Does she hear that poem, its warning words about mortality, about self-recognition, about the cruel side of such understanding? When her teacher asks her to comment, she snaps back at him that she has nothing to say.

Between Anna Paquin’s talent and Kenneth Lonergan’s perfect dialogue — this man has reproduced teenager talk like no one I’ve ever heard — you find yourself spending 150 minutes with a person who is, unlike Hopkins’ Margaret, neither truly a child nor very likeable, yet still somehow riveting to watch. She’s so reckless with that force of will, so angry. No one escapes her lash, least of all herself. You can’t watch this film without decrying the fact that Paquin has settled in for wallowing in all that campy True Blood TV nonsense (and let’s not forget the blonde dye job and the nasty tan), because in this role she shows a crazy genius for being way too smart and mean and unhinged, so much so that she comes close to despising herself.

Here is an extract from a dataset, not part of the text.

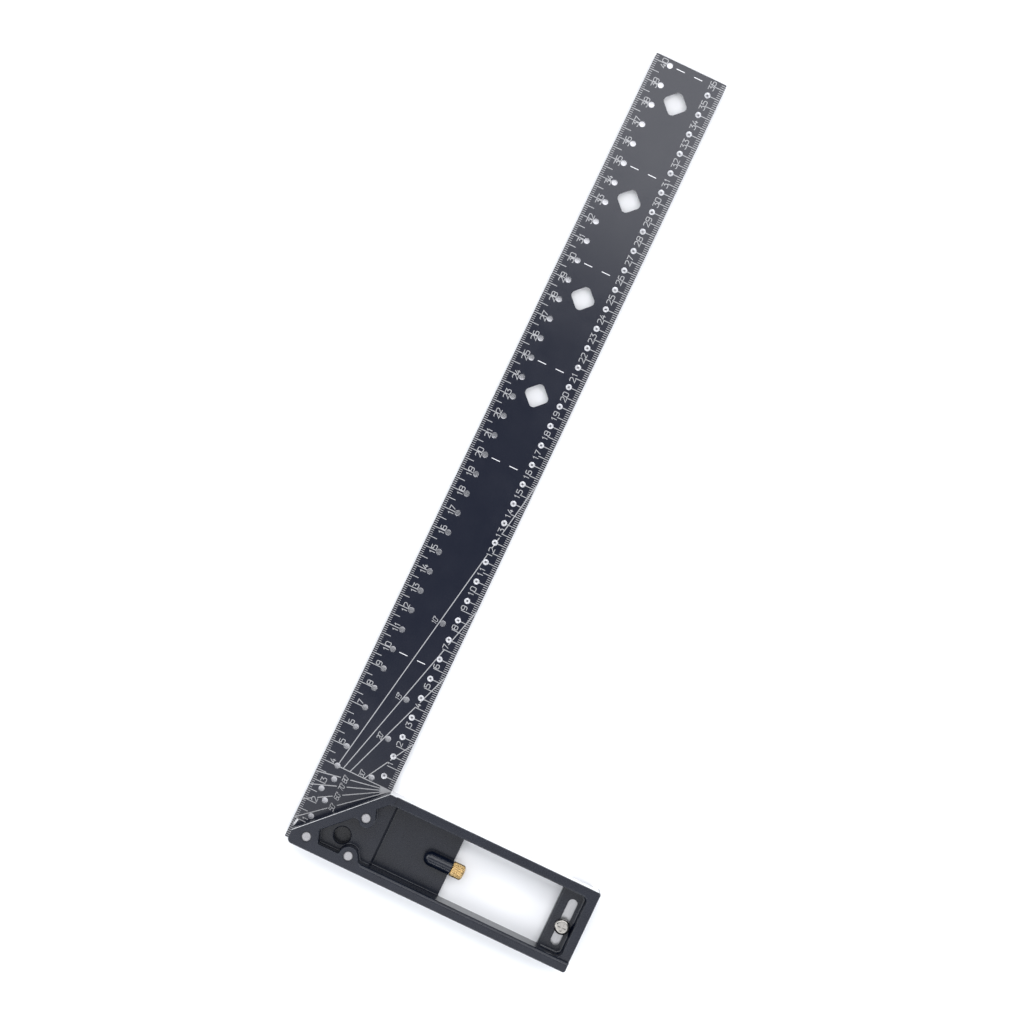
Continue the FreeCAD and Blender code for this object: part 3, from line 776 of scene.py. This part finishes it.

Perhaps the most famous thing about this film (and the reason for its stingy limited release to only a few theaters in the U.S.) is the battle between director Lonergan and the distributors at Fox Searchlight. After completing the film in 2006, Lonergan embarked on a years-long battle with the distributor over its length. Whereas the director’s cut was nearly 3 hours long, the distributor demanded that it be cut by at least 30 minutes. Only after the intervention of Martin Scorcese and editor Thelma Schoonmaker, who together produced a 150-minute version that the director signed off on, did the film finally get released late last year — and then only in a tiny number of theaters. A grassroots movement of critics quickly grew up to keep the film in theaters and earn it a wider release (to limited success).

Even if I hadn’t known this back story, I would have noticed the film’s choppiness. I opened by calling this film a poem about guilt, and I mean it seriously — but it is a broken, choppy poem whose breaks and abrupt transitions feel increasingly messy as the film moves along. Anyone who knows and loves Lonergan’s perfectYou Can Count On Me(2000) knows that he is capable of laser-like poetic focus, unity, and subtlety, perhaps more than any other director you can think of. This is a broken poem, one that forces you to see its jumps and awkwardnesses.

But how is it possible that the film’s editorial choppiness nevertheless has a poetry of its own? It somehow nails down the film’s overall themes, and underlines them. Someday I want to see Lonergan’s own director’s cut; I can only hope he finds a way to release it on DVD when the time comes. But no matter how beautifully that version might flow from scene to scene, I won’t forget the way this version told me something else about the emotional pinball engendered by traumatic events, and the way a person might intermittently compartmentalize her own responses to the world around her.

My greatest fear is that Lonergan’s fight with Fox will embitter him to the screenwriting and directing he’s so extraordinarily good at. And if there’s anything I learned from watching Margaret, it’s that we need Kenneth Lonergan to help us through our ugly world. The film’s conclusion (resolution?) is so real, so simple, that it cut through the loud, rude chatter of those women behind me, such that I couldn’t muster much more anger toward them. Life is too short; as the heart grows older it will come to such sights colder.